We would watch a film, often with a shorter, travelogue kind of ‘added extra’; but my abiding memory is that there were always Tom and Jerry cartoons played, too. I loved them: Still do, actually.

It would, I think, cost a rupee. This was in the days before Bahrain adopted the dinar and we still were using the Indian currency, as Bahrain came under the protection of Britain and there was a political agent in Bahrain.

It was a sort of historic legacy following the independence of India and before the independence of Bahrain.

Afterwards, we would all traipse off to the coffee bar which, if I recall correctly, was next to, or near, the commissary, where our mums would be doing the shopping.

We’d have a milk shake, sit on the tall stools, swing our legs about and then meet our mums and potter off home.

It was great! The result of this weekly cinematic treat has been a lingering desire to go to the cinema every now and again.

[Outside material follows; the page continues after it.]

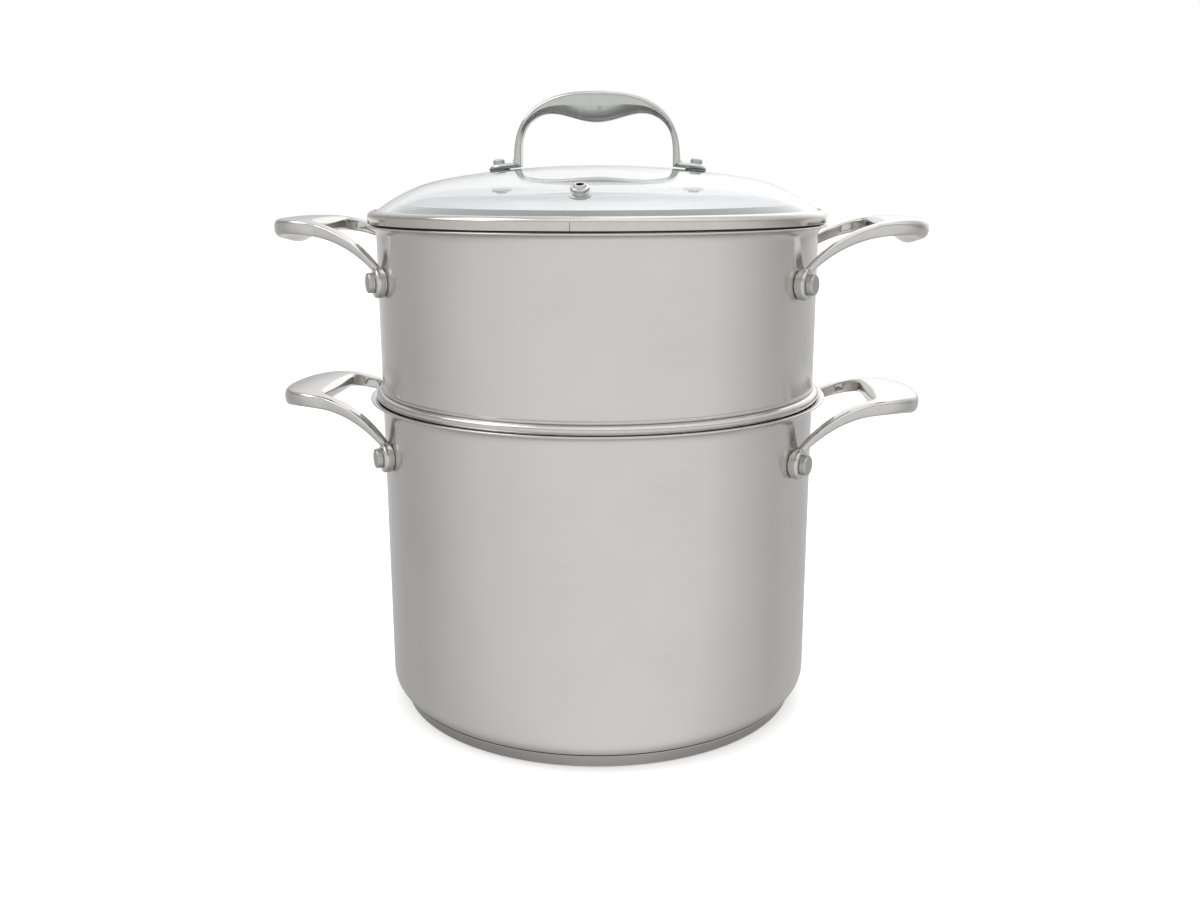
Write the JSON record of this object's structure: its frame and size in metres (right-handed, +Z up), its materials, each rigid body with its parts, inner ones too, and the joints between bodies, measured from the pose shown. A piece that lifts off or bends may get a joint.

I went the other week, actually; I went to see The Darkest Hour and really enjoyed it. However, the point I want to make is this: Hasn’t the cinematic experience changed? For the better, I might add.

I was welcomed into a sort of plush, dimly lit lounge area by a lady and asked if I would like to order food and drink from the extensive menu. Chefs were beavering away in the kitchen, I could see.

I actually ordered something, slightly nervously, as I wasn’t sure what the dining arrangements would be.

Well, what a revelation! Sumptuous, reclining, business-class type chairs enveloped me and a nifty little table was smoothly swung out and my repast placed upon it.

I was able to watch from a recumbent position, with pillow and blanket, too. I was entranced, impressed and delighted.

The days of dusty, ill-lit, fleapits have clearly come to an end. The modern cinematic experience is one which I embrace wholeheartedly.

Apparently, ‘cinema’ derives from kinisi, Greek, and also is the root of kinetic, which means movement. I guess it goes back to moving pictures.

My Irish chums, by the way, see a ‘fillim’, my American friends ‘a movie’ or a ‘flick’, whilst we Brits go the ‘pictures’.